Et la fraicheur du produit...

On peut préférer consommer local pour tous les motifs évoqués ci-dessus, mais concernant la fraicheur du produit on peut se poser des questions : Le délai d'acheminement d'une tomate marocaine par transport maritime ou terrestre, est de l'ordre de trois jours. C'est un transport qui respecte la chaîne du froid. Le maraîcher local a-t-il le temps de cueillir et de conditionner la veille pour le marché du lendemain, surtout s'il enchaîne trois marchés successifs ?

Les détracteurs du locavorisme

Les locavores ont leurs détracteurs, pour lesquels les avantages du consommer local sont difficilement quantifiables et surtout discutables. Ils estiment que le coût de l'alimentation est plus élevé et que c'est source d'une grande perte de diversité alimentaire.

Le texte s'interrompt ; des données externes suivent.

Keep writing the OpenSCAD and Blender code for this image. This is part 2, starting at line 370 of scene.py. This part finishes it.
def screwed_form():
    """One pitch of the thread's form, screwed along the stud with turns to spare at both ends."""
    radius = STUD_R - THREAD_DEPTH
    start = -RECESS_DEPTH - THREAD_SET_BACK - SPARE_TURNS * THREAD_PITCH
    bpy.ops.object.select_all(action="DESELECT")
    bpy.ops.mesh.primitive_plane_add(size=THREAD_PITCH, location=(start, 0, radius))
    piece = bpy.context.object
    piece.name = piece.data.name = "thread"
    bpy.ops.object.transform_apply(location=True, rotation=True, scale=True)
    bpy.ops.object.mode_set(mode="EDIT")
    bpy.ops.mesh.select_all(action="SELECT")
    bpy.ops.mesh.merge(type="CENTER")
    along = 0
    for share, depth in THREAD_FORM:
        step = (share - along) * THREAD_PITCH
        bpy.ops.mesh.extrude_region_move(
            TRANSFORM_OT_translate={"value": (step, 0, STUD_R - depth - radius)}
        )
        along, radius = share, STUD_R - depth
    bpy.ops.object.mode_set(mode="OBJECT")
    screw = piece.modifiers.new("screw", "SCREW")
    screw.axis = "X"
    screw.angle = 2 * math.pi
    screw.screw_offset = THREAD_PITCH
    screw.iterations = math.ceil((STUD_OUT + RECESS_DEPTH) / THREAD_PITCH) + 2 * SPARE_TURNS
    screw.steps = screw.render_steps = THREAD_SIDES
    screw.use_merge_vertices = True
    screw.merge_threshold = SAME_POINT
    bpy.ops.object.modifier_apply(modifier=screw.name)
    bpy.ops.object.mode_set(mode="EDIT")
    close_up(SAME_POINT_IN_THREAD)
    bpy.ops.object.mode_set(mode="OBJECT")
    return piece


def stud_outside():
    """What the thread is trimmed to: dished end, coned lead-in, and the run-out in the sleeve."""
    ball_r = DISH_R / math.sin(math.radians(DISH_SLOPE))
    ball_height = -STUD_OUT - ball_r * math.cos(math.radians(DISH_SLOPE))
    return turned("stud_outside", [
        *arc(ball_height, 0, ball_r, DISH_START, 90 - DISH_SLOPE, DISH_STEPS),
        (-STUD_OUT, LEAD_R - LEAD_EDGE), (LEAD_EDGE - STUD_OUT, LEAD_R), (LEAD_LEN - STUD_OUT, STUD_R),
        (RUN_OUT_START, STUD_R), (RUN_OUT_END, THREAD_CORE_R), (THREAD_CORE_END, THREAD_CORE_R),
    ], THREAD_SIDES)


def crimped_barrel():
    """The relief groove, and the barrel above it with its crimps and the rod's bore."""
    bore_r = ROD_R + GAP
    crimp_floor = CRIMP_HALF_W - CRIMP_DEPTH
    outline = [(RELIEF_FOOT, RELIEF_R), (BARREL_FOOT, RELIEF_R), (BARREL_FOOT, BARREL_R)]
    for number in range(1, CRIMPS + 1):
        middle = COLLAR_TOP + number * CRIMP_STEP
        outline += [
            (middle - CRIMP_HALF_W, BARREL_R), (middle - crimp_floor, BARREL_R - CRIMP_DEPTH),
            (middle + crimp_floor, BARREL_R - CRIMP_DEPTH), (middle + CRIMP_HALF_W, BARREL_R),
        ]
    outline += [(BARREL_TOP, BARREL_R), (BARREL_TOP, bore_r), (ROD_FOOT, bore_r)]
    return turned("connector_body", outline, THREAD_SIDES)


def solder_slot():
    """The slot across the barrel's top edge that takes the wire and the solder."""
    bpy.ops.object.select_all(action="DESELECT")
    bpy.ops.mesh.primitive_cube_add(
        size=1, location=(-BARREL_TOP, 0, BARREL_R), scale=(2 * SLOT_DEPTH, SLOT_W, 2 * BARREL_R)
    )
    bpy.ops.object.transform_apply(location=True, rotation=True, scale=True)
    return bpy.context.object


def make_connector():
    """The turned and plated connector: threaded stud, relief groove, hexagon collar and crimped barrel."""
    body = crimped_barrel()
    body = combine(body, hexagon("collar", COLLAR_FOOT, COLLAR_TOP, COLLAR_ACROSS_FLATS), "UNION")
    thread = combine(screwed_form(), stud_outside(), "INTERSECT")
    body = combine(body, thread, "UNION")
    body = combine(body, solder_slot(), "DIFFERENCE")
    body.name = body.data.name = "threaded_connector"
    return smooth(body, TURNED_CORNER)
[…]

Selon eux, le mouvement n'est pas viable à grande échelle, les cultivateurs et producteurs locaux ne pouvant pas répondre à la demande d'une population en constante augmentation.

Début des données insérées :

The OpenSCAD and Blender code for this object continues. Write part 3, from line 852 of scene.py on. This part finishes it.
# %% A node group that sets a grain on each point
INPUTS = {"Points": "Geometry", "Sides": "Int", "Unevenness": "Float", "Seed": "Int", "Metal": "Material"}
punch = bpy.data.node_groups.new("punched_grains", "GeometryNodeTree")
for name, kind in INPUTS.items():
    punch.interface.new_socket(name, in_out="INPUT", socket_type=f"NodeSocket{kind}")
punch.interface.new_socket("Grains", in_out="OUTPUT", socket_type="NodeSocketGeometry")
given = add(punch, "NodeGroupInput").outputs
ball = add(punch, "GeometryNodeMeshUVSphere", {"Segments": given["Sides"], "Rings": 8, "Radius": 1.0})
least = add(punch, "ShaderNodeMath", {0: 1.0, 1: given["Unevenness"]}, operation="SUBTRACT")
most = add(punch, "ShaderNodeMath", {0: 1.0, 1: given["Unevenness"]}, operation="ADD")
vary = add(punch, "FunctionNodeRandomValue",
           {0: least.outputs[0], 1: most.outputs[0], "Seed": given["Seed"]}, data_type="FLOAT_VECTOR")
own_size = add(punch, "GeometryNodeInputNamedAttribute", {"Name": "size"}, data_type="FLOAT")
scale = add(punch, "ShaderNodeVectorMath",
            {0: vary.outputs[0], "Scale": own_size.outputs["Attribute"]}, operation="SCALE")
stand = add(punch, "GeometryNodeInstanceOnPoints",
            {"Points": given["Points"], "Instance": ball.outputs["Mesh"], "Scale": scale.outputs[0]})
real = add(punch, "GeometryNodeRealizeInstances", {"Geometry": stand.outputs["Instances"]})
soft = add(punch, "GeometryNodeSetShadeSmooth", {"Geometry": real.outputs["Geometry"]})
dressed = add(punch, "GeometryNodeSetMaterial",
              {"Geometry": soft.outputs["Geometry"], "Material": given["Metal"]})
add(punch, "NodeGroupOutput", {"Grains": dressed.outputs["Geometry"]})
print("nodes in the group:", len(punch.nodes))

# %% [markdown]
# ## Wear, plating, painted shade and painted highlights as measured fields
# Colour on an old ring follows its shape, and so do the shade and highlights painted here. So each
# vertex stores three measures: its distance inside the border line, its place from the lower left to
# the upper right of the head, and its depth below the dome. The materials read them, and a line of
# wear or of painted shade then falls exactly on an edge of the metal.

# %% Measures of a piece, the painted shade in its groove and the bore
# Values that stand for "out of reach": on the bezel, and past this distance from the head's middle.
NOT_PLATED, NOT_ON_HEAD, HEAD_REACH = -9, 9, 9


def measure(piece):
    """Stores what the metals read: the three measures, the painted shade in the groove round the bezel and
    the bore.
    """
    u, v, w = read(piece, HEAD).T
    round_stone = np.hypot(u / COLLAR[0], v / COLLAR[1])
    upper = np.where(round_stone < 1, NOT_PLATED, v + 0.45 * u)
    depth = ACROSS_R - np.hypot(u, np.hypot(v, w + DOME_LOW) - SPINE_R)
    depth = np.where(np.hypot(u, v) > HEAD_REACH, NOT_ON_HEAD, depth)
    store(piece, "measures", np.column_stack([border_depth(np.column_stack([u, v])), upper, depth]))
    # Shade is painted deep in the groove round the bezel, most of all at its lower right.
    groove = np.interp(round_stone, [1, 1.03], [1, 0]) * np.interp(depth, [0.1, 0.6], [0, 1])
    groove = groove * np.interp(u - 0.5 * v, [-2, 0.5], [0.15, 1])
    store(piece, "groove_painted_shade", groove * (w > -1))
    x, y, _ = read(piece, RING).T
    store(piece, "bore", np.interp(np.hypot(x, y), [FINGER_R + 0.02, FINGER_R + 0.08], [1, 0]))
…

Et ils pointent du doigt les impacts environnementaux du consommer local qui ne seraient pas aussi positifs qu'on veut bien le laisser croire. Ils estiment également que cesser d'importer certains produits alimentaires (bananes, café, riz, etc.) est un frein pour l'économie des pays en voie de développement ou émergent.

Les paradoxes du local …en Ile de France

  • Il n'a pas de frontières faciles à tracer : tout dépend de son arrondissement de résidence. Au centre de Paris, on est plus proche de Bruxelles que de Brest … et au Nord, plus proche de l'Oise que du sud de la Seine-et-Marne. On peut donc sortir d'Ile-de-France et encore consommer local !
  • Il n'est pas toujours propre : certes, il voyage moins … mais il est rarement bio en Ile-de-France,
  • Il n'est pas forcément délicieux : comme toujours, la variété et les savoir-faire jouent, encore plus sur les productions transformées artisanales,
  • Il n'est pas toujours moins cher : tout dépend du circuit de vente… d'où la primauté des circuits courts, mais parfois contraignants.